Once I started composing in earnest, I found another way to love the Preludes: a handful of them, to my ear, represent some of the greatest instances of a composer turning yesterday’s leftovers into today’s special entrée. Because, come on, that eighth Prelude is totally a bootleg étude. And the fifteenth is a bootleg nocturne! (So is op. 45.) Waste not, want not, &c.

(Speaking of McCartney II: if you don’t already, you should know that NME, the British music magazine, has been uploading a whole bunch of back issues to the Internet Archive, and they are glorious. I jumped in and promptly found this ad for the single release of “Temporary Secretary”:

McCartney II "Temporary Secretary" ad from NME: "Are you bright, hardworking, intelligent and ambitious, with a keen interest in contemporary music, a friendly personality and a smart appearance?"
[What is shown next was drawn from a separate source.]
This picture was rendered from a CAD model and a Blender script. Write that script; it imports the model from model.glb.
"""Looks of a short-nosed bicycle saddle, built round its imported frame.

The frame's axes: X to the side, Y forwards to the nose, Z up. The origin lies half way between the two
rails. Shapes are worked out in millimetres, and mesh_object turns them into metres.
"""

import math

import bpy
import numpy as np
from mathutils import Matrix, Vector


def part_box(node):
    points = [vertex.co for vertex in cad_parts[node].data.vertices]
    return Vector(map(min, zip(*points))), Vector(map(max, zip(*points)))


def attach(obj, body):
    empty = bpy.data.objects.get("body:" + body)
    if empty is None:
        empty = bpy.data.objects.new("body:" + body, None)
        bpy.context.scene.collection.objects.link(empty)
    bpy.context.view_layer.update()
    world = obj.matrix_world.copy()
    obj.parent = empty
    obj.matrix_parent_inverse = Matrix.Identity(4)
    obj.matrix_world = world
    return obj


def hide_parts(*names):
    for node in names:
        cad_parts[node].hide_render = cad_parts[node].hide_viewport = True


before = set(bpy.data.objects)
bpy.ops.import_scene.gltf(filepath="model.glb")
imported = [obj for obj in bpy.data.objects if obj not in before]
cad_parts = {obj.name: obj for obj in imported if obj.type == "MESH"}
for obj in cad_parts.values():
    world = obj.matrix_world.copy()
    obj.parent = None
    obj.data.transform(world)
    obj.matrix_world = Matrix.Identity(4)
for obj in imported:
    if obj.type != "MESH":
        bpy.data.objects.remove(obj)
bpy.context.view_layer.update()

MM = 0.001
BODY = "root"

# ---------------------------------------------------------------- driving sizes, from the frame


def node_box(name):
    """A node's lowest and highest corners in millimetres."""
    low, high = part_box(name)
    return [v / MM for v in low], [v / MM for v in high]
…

Seems like something that might come in handy down the line.)

What Am I Listening To?

Just in time for Holy Week, François Couperin’s Leçons de ténèbres, in this new recording by Le Concert Spirituel, conducted by Hervé Niquet (which also features music by Chien, Charpentier, and Lalande). Nobody wrings expression out of half-step inflections like Couperin le Grand. The Leçons are packed with secondary dominants and major-minor sidesteps that exist solely for their decorative shimmer, the melodies bobbing and weaving with chromatic footwork that never derails the momentum. It’s like watching a particularly daring bicycle messenger nonchalantly dart through rush-hour traffic.
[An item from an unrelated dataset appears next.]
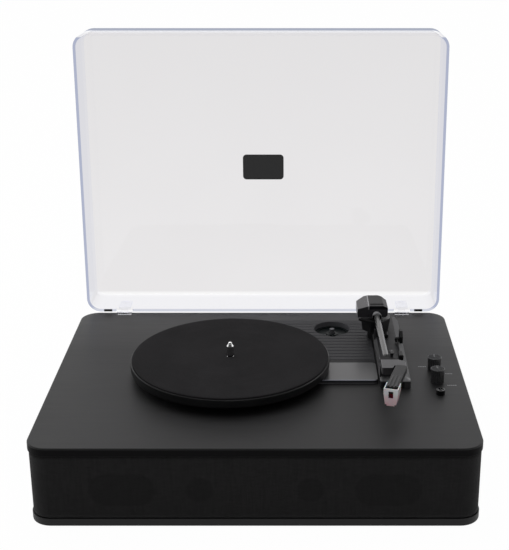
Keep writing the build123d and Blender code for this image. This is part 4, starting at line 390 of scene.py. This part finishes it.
def metal(name, color, rough=0.28, stretch=(400, 400, 12)):
    """Machined metal with fine lines along one direction and light tarnish."""
    g = material_graph(name)
    lines = g.noise(1.0, 4, 0.6, g.place(stretch))
    return g.end(g.coat({
        "Metallic": 1.0,
        "Base Color": g.ramp(g.noise(60, 4, 0.6), scaled(color, 0.85), color, 0.35, 0.65),
        "Roughness": g.span(lines, rough * 0.7, rough * 1.4, 0.3, 0.7),
        "Normal": g.bump(lines, 0.01 * MM, 0.4, 0.2 * MM),
    }))


# Tonearm lacquers

def painted(name, color, rough, fleck, metallic, edge_light=0.0):
    """Grey lacquer with a fine metallic fleck, lighter along its edges with painted highlights.
    """
    g = material_graph(name)
    flecks = g.noise(FLECK, 2, 0.5)
    tint = g.ramp(flecks, scaled(color, 1 - fleck), scaled(color, 1 + fleck), 0.35, 0.65)
    # Painted highlights along the edges, as strong as edge_light
    edge_glint = g.times(g.edges(0.8 * MM), edge_light)
    return g.end(g.coat({
        "Metallic": metallic,
        "Specular IOR Level": 0.5,
        "Base Color": g.mix(edge_glint, tint, scaled(color, 5)),
        "Roughness": g.span(g.noise(24, 3, 0.5), rough * 0.85, rough * 1.2, 0.3, 0.7),
        "Normal": g.bump(flecks, fleck * 0.036 * MM, 0.5, 0.4 * MM),
    }))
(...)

As you can hear from that live performance, the one unusual thing about this recording is, unlike every other one I’ve ever heard, even the first two solo-voice Leçons are sung by a full soprano section, in unison, rather than just a single singer. As long as we’re making pop-music comparisons: between that and the unapologetic use of vibrato, it kind of gives off ABBA vibes. Works for me. After all, I suppose this, in its own way, is a Tenebrae service, too.